La double méprise provient aussi du fait que ce service de renseignement pénitentiaire a deux missions : assurer le bon ordre dans les établissements, c'est-à-dire vérifier qu'il n'y a pas de mauvais coups en préparation à l'intérieur des murs – une action terroriste, une évasion ou des infractions, quelles qu'elles soient ; mais aussi, et surtout, faire le lien avec les services de renseignement à l'extérieur, qu'il s'agisse du renseignement territorial, de la DGSI ou de la direction générale de la sécurité extérieure (DGSE). Ce service a en effet été créé en 2014-2015, dans un contexte que nous connaissons tous. Selon le raisonnement des services de renseignement, ce qui se passe à l'intérieur des murs relève de la responsabilité de l'administration et du renseignement pénitentiaires. Le service de renseignement extérieur à la détention souhaite quant à lui savoir quelle est la dangerosité d'une personne qui sort.
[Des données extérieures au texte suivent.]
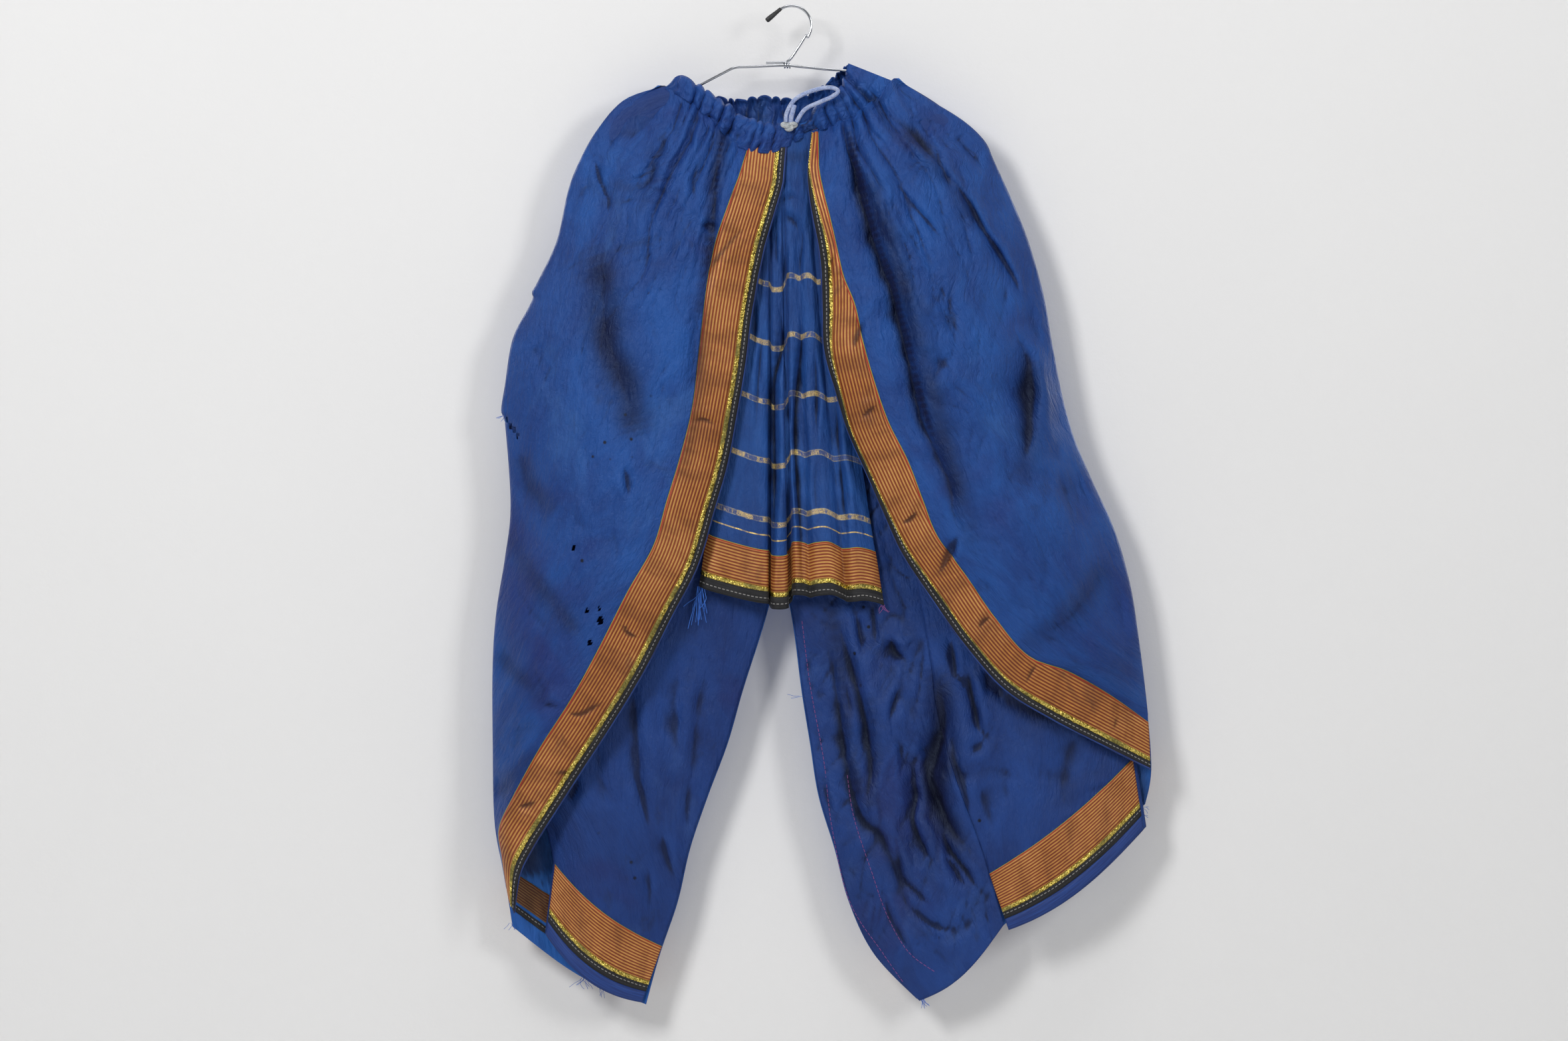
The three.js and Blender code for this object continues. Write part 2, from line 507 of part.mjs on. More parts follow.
const leftFrontSheet = makeSheet(withBorder(legRows(leftFront, {
  outer: leftSeam, inner: leftInseam, side: -1, casing: frontCasing, columns: 7,
  layer: layerStep, outerInset: 3, innerInset: -0.4,
}), 0.2, -0.28));
addCloth('leg_left_front', leftFrontSheet, silkShade);
addLegTrims('leg_left', leftFrontSheet);
addCloth('leg_left_back', makeSheet(legRows(leftBack, {
  outer: leftSeam, inner: leftInseam, side: 1, casing: backCasing, columns: 8,
  layer: 0, outerInset: 0, innerInset: -0.4,
})), silkShade);

const goreY = -16;
const rightFrontSheet = makeSheet(withBorder(legRows(rightFront, {
  outer: rightSeam, inner: goreSeam, side: -1, casing: frontCasing, columns: 7,
  layer: layerStep, outerInset: -0.6, innerInset: 0.6,
}), -0.08, 0.27));
addCloth('leg_right_front', rightFrontSheet, silkShade);
addLegTrims('leg_right', rightFrontSheet);
addCloth('leg_right_gore', makeSheet(legRows(rightGore, {
  outer: goreSeam, inner: rightInseam, side: -1, casing: frontCasing, columns: 6,
  layer: layerStep, outerInset: -0.6, innerInset: 0.4, outerY: goreY,
})), silkShade);
addCloth('leg_right_back', makeSheet(legRows(rightBack, {
  outer: rightSeam, inner: rightInseam, side: 1, casing: backCasing, columns: 8,
  layer: 0, outerInset: 0, innerInset: 0.4,
})), silkShade);

// ---- The pleated fan between the drapes -------------------------------------------

// A row for each fold line, left to right: its place at the waist and at the hem, the
// hem's height there, and how far the fold stands behind (+) or in front (-).
const fanY = -25;
const fanPleats = [
  { waistX: -41, hemX: -93, hemZ: -612, stand: 2 },
  { waistX: -36, hemX: -76, hemZ: -620, stand: -2 },
  { waistX: -30, hemX: -50, hemZ: -629, stand: -4 },
  { waistX: -24, hemX: -30, hemZ: -632, stand: -4 },
  { waistX: -20, hemX: -25, hemZ: -631, stand: 3 },
  { waistX: -15, hemX: -18, hemZ: -636, stand: -3 },
  { waistX: -9, hemX: -4, hemZ: -636, stand: -4 },
  { waistX: -5, hemX: 1, hemZ: -634, stand: 3 },
  { waistX: -1, hemX: 6, hemZ: -622, stand: -3 },
  { waistX: 3, hemX: 11, hemZ: -624, stand: -4 },
  { waistX: 7, hemX: 16, hemZ: -626, stand: 3 },
  { waistX: 11, hemX: 24, hemZ: -624, stand: -4 },
  { waistX: 15, hemX: 42, hemZ: -624, stand: -5 },
  { waistX: 19, hemX: 62, hemZ: -630, stand: -5 },
  { waistX: 23, hemX: 80, hemZ: -628, stand: -2 },
  { waistX: 27, hemX: 97, hemZ: -632, stand: 3 },
];
const fanRows = 7;
const fanBorder = [
  { part: 'band', height: 39, color: copper, metalness: 0 },
  { part: 'gold_line', height: 4.5, color: foil, metalness: 0.8 },
  { part: 'binding', height: 13, color: bindingBlack, metalness: 0 },
];
const fanBorderHeight = fanBorder.reduce((sum, trim) => sum + trim.height, 0);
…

D'où ce qui a été mis en place dans le cadre des groupes d'évaluation départementaux (GED) avec les préfets, avec des informations transmises par le renseignement pénitentiaire à destination des autres services qui assurent le suivi à l'extérieur.

Il ne faut pas oublier que si 70 000 personnes sont dans les murs, avec des terroristes et des radicalisés, la pénitentiaire en suit bien davantage, c'est-à-dire environ 200 000 ou 250 000 en milieu ouvert, où il y a également du renseignement à récolter. La difficulté du renseignement pénitentiaire réside dans le fait qu'il est un service de renseignement : il a avant tout vocation à alimenter en renseignement les membres de la communauté du renseignement, ce qui ne veut pas dire que les renseignements qu'il collecte ne vont pas également servir au judiciaire. Cependant, un tri sera opéré entre ce qui va au renseignement, ce qui va au judiciaire, et ce qui alimente à la fois le renseignement et le judiciaire. Par ailleurs, comment fait-on remonter le renseignement ? Il s'agit de la problématique bien connue du blanchiment de celui-ci. Comment blanchit-on du renseignement en matière judiciaire ? Évidemment, personne n'imagine que le judiciaire voire les directions d'établissement puissent aller piocher directement dans les bases de données du renseignement, car certaines informations proviennent d'autres services de renseignement et par conséquent, la règle du tiers service s'applique. Il est cependant nécessaire de mener une réflexion sur la manière de fluidifier l'information entre le service du renseignement pénitentiaire et les services judiciaires ou administratifs.

Dans un monde idéal, lorsque le service du renseignement pénitentiaire obtient des éléments qui lui paraissent pertinents pour le judiciaire ou l'administratif, il les fait ressortir par d'autres voies, c'est-à-dire par les directeurs d'établissement ou via les CPU. Au sein de la CPU, le DLRP demande alors à un collègue de la pénitentiaire de faire ressortir le renseignement sous une autre plume que la sienne afin qu'il n'apparaisse pas en première ligne. Pourquoi le renseignement ne doit-il pas apparaître en première ligne ? Parce qu'il ne faut pas donner à la cible en détention d'information selon laquelle elle est particulièrement suivie par le service de renseignement. Il faut donc parvenir à blanchir suffisamment l'information.